**DATASET CONTENT:**
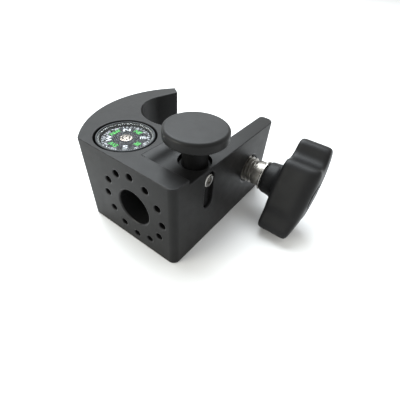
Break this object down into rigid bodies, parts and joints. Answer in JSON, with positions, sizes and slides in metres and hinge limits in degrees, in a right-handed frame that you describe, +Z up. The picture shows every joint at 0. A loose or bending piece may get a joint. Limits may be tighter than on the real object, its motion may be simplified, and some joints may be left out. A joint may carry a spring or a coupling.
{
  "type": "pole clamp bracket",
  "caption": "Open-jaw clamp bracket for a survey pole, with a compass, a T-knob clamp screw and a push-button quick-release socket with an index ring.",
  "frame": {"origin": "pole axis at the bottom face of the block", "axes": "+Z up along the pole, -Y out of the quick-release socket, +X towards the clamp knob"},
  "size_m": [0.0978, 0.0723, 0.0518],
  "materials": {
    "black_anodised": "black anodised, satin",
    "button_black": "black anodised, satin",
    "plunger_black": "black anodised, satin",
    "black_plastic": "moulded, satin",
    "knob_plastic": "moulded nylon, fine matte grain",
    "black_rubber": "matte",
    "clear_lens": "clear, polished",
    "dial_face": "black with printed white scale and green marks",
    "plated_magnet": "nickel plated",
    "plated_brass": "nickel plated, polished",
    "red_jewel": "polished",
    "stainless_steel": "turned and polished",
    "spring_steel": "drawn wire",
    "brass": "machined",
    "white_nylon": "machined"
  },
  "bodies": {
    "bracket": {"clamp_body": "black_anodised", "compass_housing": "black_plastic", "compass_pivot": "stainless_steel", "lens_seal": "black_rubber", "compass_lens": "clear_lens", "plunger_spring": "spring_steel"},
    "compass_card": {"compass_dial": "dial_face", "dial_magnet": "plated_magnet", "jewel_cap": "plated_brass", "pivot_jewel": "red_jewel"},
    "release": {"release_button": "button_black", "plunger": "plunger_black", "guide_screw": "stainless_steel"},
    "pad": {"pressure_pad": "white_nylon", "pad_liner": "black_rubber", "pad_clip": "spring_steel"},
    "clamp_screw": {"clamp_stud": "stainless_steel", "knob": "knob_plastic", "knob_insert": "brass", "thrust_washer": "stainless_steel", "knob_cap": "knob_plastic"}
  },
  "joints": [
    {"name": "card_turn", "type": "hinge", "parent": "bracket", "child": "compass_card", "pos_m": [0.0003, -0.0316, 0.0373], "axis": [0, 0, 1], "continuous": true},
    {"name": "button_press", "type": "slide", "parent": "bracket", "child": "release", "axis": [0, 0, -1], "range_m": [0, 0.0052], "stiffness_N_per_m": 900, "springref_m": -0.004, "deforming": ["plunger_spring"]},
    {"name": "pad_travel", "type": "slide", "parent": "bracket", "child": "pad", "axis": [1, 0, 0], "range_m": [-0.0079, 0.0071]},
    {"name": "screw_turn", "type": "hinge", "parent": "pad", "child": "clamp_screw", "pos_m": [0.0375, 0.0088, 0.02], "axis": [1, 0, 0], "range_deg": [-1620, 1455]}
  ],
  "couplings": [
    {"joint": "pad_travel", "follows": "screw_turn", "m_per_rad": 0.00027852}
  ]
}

* * *

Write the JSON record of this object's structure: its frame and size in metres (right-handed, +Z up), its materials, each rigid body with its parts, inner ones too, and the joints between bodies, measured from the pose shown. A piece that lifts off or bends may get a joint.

**DIRECTIVE:** The answer is one number: how many lines of the material above contain "with".

**TASK ANSWER:** 4